CourtUnited States State Supreme Court (California)
Citation447 P.2d 352,73 Cal.Rptr. 240,69 Cal.2d 782
Decision Date04 December 1968
Parties, 447 P.2d 352 Ina Mae JOHNSON, Plaintiff and Appellant, v. STATE of California, Defendant and Respondent. L.A. 29565

Fizzolio & Fizzolio, James M. Fizzolio, C. Thomas Fizzolio and Albert Vieri, North Hollywood, for plaintiff and appellant.

Edward I. Pollock, Los Angeles, Robert E. Cartwright, San Francisco, Theodore A. Horn, Los Angeles, Robert G. Beloud, Upland, and Leonard Sacks, Los Angeles, amici curiae for plaintiff and appellant.

Thomas C. Lynch, Atty. Gen., and Robert H. O'Brien, Deputy Atty. Gen., for defendant and respondent.

TOBRINER, Justice.

Plaintiff Ina Mae Johnson appeals from the granting of summary judgment in favor of defendant State of California.

In her first amended complaint for personal injuries plaintiff made the following allegations.

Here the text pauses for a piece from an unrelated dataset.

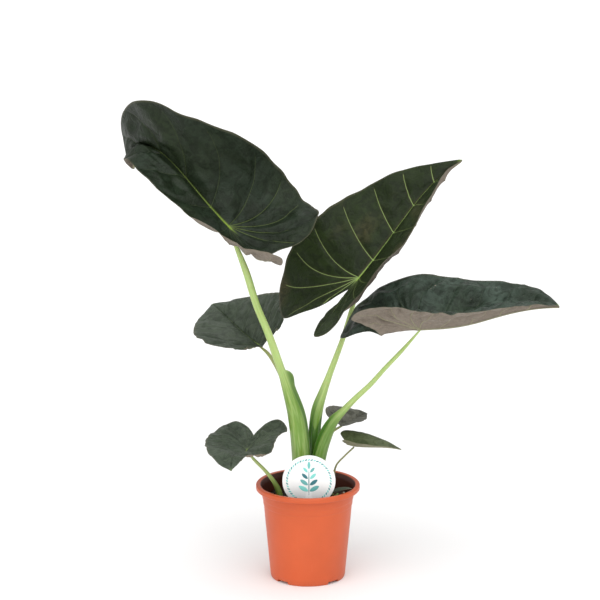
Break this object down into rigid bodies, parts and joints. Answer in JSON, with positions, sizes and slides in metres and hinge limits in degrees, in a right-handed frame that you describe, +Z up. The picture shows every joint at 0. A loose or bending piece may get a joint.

On or about September 13, 1963, 'defendant, STATE OF CALIFORNIA, acting through Mr. William Baer, Placement Officer of the Youth Authority (an agency of the defendant state), requested Mr. Floyd N. Johnson and Mrs. Ina Mae Johnson to provide a foster home for one Gary Lee Chemlouski, age 16 years.' The Youth Authority acted negligently in allowing 'a 16 year old boy with homicidal tendencies, and a background of violence and cruelty towards both animals and humans to be placed in the home' of Mr. and Mrs. Johnson without 'notice of any dangerous propensities' even though 'defendants * * * had notice of same.' As a result of this negligence on the part of the state, 'plaintiff INA MAE JOHNSON was assaulted by said Gary Lee Chemlouski on September 18, 1963, and suffered the injuries hereinafter described.'

After answering this complaint the state moved for summary judgment, contending that Government Code sections 820.2 and 845.8 granted the state immunity from liability in this situation. The state argued, moreover, that regardless of the disposition of the immunity question, it owed no duty of care to plaintiff. 1 The trial judge granted the state's motion for summary judgment. Plaintiff appeals from this ruling.

At the outset, we can dispose summarily of the contention, not strenuously pressed by defendant, that the judgment should be affirmed because the state owed no duty of care to plaintiff. As the party placing the youth with Mrs. Johnson, the state's relationship to plaintiff was such that its duty extended to warning of latent, dangerous qualities suggested by the parolee's history or character. (Cf. Langley v. Pacific Gas & Electric Co. (1953) 41 Cal.2d 655, 661, 262 P.2d 846; Crane v. Smith (1943) 23 Cal.2d 288, 296, 144 P.2d 356; Gherna v. Ford Motor Co. (1966) 246 Cal.App.2d 639, 650--651, 55 Cal.Rptr. 94; Crane v. Sears Roebuck & Co. (1963) 218 Cal.App.2d 855, 859, 32 Cal.Rptr. 754; Ellis v. D'Angelo (1953) 116 Cal.App.2d 310, 317, 253 P.2d 675; Rest.2d, Torts, § 301(2)(b).) These cases impose a duty upon those who create a foreseeable peril, not readily discoverable by endangered persons, to warn them of such potential peril. 2 Accordingly, the state owed a duty to inform Mrs. Johnson of any matter that its agents knew or should have known that might endanger the Johnson family; at a minimum, these facts certainly would have included 'homicidal tendencies, and a background of violence and cruelty' as well as the youth's criminal record.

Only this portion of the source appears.